The film’s protagonists, Chrysanthemum (Chrys) and Ellie, played by Dafne Keen and Sophie Nélisse, originated in Owen Egerton’s original script, but also took loose inspiration from figures in Hardy’s life. Hardy further discussed what it was like to use the film as a vehicle to pay tribute to them, and how the relationship in the film serves as a driving force of the story.

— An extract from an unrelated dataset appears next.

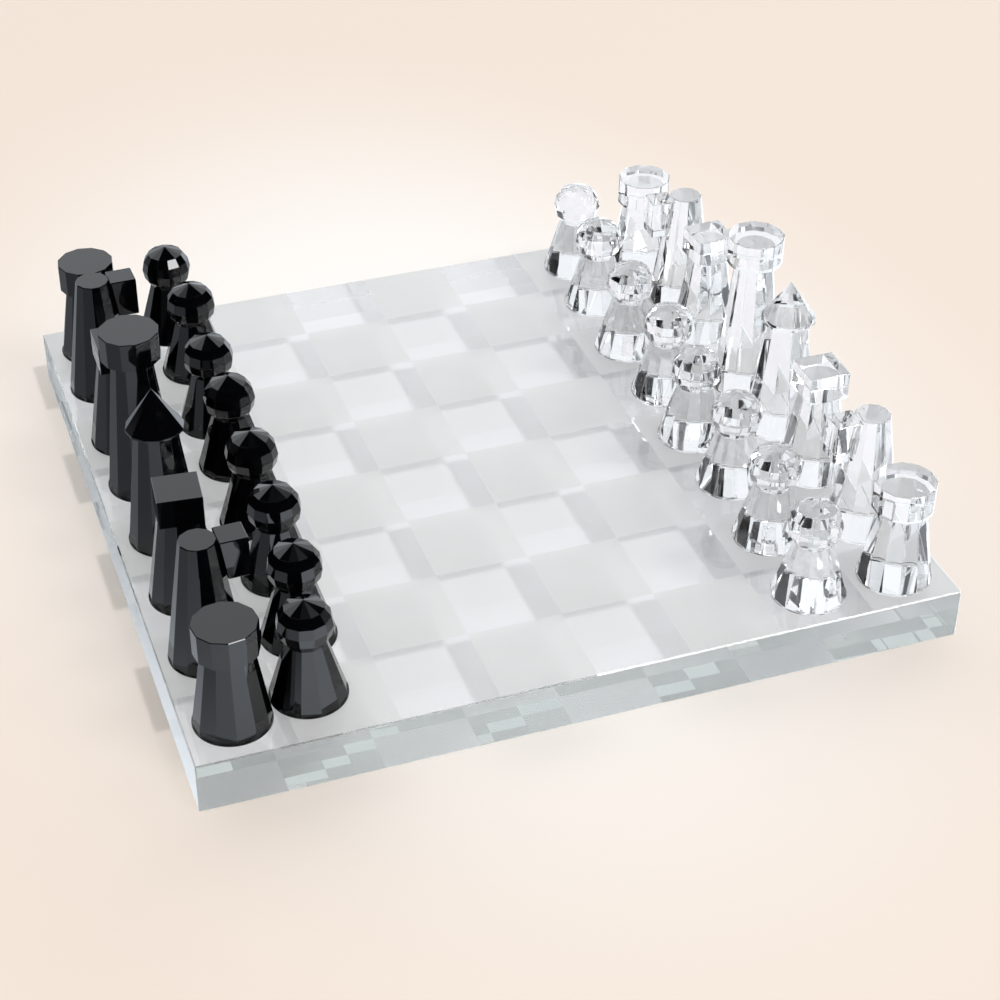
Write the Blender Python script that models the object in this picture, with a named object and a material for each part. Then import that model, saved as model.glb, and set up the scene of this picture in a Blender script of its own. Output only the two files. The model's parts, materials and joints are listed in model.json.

“When I read [Whistle] I was able to tap into particularly for Chrys and Ellie, this sense of portraying them truthfully. My cousin Poppy, and her girlfriend Amy, both of them sadly died a few years ago, but I was able to sort of put my knowledge of my cousin’s character and their relationship, and who they were, as two people in love, into the characters of Chrys and Ellie, and in a way, it was my kind of barometer of tell those two characters and their love authentically.”